• [THE TASK] Read the listing and extract each line that includes the word "scene".
════════
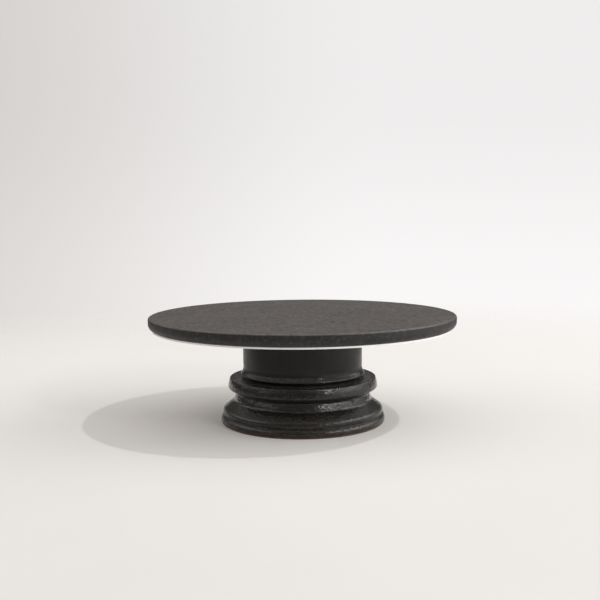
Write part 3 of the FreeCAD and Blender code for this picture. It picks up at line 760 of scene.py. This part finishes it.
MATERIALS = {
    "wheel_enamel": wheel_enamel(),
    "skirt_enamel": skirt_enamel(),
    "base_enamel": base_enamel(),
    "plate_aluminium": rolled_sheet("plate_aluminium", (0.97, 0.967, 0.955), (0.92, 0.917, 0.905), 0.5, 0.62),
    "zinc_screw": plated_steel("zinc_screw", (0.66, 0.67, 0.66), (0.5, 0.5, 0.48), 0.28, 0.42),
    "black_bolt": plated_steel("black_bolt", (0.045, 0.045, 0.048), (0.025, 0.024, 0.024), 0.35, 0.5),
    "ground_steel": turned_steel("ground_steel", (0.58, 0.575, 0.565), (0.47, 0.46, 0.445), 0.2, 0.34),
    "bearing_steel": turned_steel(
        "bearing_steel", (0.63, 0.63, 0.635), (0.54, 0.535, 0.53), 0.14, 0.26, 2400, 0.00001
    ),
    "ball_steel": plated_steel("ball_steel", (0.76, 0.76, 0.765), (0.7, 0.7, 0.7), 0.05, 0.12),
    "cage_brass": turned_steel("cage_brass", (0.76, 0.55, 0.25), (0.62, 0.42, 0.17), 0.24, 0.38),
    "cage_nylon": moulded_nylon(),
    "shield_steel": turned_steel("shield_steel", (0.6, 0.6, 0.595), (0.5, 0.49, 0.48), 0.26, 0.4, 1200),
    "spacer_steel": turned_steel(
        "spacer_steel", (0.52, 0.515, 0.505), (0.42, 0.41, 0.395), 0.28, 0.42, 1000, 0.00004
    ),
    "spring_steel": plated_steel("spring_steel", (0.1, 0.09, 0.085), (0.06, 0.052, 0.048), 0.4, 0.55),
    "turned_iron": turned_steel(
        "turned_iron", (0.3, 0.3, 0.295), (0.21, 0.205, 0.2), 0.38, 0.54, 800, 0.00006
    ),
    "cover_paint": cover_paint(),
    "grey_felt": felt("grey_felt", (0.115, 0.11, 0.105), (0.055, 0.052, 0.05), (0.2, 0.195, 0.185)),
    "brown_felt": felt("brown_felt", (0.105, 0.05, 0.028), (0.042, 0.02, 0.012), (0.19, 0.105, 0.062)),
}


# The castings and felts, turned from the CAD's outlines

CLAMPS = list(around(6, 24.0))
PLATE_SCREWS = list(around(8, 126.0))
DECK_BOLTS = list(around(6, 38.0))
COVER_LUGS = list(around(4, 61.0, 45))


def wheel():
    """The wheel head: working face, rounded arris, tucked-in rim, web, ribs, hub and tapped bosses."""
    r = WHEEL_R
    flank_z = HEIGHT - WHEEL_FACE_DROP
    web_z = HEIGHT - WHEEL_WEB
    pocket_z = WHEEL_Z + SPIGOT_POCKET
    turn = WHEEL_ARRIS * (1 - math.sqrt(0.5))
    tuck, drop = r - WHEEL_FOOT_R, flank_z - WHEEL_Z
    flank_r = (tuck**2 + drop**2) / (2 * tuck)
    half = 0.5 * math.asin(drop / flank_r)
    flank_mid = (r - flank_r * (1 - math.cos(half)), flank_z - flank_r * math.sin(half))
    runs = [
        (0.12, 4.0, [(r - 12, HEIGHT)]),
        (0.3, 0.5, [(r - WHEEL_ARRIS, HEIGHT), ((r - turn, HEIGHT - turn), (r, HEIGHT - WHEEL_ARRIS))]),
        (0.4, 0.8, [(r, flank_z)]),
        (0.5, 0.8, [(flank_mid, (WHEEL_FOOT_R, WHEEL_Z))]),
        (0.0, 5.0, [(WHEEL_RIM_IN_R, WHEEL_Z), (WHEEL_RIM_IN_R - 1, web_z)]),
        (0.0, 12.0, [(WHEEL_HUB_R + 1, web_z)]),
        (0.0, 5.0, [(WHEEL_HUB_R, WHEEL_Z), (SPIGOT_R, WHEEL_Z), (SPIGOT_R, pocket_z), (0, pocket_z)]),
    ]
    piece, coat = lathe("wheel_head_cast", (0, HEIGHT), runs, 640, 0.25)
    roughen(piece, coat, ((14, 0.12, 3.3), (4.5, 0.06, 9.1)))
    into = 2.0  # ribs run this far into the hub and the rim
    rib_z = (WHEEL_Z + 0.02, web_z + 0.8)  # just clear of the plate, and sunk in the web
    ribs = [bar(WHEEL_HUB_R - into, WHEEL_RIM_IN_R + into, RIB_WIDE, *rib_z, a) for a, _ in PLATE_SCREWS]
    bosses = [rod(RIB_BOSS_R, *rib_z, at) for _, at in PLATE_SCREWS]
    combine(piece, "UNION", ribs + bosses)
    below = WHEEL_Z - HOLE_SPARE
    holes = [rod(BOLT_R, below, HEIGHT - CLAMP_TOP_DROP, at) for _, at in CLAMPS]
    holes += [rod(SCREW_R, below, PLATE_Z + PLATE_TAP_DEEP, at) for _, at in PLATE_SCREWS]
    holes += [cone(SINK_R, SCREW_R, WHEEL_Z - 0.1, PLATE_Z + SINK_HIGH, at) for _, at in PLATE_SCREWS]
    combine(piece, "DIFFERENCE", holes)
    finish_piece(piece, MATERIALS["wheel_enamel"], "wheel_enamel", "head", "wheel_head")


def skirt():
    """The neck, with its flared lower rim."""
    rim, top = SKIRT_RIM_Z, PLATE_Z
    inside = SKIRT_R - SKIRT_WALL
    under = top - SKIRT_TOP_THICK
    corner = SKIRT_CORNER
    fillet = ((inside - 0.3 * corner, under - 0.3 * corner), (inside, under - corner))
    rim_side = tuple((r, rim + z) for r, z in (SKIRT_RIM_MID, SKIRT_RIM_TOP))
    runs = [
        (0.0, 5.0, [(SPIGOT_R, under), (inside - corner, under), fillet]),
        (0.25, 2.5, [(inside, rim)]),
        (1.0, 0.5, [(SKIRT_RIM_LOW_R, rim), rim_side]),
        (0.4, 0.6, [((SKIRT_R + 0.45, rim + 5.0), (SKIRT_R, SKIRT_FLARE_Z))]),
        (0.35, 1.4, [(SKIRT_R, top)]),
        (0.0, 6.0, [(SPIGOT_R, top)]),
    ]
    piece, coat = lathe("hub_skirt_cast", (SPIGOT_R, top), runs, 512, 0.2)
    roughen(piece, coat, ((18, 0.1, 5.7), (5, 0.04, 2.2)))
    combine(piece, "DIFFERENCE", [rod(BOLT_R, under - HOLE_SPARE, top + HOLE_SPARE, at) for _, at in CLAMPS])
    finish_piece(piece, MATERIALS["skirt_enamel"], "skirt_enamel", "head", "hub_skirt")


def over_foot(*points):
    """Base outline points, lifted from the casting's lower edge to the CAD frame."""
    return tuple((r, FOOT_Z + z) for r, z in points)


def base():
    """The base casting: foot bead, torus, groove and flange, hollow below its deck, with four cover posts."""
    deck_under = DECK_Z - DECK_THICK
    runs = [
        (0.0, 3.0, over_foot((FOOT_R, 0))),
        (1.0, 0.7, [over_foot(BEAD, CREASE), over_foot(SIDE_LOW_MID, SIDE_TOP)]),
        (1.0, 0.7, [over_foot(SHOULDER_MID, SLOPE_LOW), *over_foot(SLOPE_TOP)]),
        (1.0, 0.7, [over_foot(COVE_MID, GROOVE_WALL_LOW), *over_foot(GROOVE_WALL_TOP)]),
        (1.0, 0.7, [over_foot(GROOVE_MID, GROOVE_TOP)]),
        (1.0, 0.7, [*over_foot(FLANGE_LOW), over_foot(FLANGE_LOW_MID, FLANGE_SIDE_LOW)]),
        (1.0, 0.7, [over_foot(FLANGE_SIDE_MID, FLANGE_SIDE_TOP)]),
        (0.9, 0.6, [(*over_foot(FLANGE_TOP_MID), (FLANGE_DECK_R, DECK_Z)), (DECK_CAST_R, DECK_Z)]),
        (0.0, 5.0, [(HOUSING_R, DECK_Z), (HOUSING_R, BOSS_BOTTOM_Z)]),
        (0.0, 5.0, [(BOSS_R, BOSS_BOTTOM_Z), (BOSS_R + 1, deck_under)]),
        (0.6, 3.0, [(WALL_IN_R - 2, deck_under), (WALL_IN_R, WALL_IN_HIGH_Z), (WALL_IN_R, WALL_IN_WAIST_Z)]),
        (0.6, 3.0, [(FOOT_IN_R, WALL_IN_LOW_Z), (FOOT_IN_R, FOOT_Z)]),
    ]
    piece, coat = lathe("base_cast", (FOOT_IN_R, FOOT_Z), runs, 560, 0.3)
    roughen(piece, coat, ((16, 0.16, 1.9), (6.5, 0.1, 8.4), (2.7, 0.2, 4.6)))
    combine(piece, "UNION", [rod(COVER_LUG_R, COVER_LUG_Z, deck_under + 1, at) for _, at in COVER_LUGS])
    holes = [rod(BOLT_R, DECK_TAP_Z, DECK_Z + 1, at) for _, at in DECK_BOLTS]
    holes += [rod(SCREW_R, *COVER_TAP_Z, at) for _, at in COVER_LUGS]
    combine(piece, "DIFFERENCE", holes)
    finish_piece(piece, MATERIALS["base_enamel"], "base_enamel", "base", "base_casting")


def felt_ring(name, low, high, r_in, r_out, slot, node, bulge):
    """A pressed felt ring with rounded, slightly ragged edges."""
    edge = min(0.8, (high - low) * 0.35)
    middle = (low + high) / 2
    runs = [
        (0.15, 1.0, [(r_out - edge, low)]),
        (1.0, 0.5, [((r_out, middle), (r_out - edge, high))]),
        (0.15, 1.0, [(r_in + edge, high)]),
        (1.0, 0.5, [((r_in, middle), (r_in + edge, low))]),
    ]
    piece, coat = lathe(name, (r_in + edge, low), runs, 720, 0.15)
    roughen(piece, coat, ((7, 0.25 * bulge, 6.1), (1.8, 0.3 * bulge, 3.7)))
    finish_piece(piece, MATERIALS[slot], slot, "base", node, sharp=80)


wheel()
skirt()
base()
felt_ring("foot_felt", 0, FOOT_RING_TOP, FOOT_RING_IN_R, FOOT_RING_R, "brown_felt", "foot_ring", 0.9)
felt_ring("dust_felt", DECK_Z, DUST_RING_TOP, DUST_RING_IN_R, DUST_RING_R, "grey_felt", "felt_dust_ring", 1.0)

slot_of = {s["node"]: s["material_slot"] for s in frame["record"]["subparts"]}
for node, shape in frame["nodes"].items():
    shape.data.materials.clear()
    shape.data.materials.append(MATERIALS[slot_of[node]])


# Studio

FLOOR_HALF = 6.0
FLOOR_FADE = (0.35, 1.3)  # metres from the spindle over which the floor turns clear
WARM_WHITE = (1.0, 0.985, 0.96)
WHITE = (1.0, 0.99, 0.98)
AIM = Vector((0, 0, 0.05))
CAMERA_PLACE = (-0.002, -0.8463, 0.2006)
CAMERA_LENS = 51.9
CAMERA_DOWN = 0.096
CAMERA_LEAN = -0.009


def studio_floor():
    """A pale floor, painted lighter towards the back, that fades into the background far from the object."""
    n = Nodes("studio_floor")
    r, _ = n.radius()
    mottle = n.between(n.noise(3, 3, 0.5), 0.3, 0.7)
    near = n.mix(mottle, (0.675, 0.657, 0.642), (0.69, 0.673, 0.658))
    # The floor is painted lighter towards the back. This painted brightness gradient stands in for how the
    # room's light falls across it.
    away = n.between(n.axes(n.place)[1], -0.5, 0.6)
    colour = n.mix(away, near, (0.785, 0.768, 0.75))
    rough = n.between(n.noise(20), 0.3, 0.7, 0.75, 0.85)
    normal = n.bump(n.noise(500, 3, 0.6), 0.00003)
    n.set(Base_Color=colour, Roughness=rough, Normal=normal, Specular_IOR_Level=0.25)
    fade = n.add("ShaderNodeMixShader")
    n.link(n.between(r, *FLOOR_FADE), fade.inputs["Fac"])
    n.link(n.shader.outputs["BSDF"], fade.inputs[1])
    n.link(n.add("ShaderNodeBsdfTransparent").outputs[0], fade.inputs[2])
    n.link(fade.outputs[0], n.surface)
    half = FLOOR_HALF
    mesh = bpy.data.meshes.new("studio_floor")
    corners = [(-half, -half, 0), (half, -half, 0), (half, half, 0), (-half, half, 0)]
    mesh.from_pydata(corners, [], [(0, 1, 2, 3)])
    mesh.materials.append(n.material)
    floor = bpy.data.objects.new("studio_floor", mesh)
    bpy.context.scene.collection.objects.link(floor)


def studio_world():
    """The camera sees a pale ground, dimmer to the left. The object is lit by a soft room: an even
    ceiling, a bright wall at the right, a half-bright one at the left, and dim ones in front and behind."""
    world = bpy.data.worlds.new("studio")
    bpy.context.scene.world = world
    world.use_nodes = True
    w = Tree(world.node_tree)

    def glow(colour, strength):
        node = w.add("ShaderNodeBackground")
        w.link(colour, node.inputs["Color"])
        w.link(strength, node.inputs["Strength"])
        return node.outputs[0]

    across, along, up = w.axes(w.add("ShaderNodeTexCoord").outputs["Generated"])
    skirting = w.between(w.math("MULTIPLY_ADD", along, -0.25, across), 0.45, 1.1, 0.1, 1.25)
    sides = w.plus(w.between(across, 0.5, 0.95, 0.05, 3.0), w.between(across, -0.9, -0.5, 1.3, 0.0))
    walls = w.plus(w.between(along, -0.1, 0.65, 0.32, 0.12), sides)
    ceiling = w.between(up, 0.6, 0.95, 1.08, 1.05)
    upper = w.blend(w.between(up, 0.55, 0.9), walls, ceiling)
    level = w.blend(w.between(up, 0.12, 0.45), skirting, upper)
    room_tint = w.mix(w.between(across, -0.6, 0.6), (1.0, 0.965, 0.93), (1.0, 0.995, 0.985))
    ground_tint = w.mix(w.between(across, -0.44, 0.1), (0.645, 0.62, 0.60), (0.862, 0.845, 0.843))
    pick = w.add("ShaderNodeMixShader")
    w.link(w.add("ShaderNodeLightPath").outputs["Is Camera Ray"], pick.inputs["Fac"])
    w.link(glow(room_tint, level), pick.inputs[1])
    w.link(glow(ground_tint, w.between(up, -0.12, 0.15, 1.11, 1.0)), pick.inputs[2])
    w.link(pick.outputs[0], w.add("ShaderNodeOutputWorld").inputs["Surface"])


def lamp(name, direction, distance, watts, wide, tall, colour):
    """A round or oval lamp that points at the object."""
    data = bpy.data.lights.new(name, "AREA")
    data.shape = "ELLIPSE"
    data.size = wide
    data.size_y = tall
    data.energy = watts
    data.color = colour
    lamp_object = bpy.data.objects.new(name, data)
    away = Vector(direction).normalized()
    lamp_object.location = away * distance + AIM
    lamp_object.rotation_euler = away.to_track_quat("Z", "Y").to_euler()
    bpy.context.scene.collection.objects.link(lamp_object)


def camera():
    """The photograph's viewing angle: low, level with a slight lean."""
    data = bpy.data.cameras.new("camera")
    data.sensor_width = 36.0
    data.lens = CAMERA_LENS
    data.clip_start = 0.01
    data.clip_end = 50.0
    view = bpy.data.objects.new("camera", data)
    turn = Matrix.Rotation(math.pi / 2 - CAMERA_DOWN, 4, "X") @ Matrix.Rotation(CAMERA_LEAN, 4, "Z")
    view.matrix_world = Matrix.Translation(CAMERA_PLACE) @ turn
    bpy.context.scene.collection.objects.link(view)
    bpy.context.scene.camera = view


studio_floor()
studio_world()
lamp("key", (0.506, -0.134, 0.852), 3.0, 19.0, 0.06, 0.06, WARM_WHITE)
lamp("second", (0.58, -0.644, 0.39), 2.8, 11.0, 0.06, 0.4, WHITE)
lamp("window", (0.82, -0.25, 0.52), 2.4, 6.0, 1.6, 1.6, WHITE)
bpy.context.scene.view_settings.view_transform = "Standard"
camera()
════════
• [REPLY TO THE TASK]
Write part 3 of the FreeCAD and Blender code for this picture. It picks up at line 760 of scene.py. This part finishes it.
    bpy.context.scene.collection.objects.link(floor)
    bpy.context.scene.world = world
    bpy.context.scene.collection.objects.link(lamp_object)
    bpy.context.scene.collection.objects.link(view)
    bpy.context.scene.camera = view
bpy.context.scene.view_settings.view_transform = "Standard"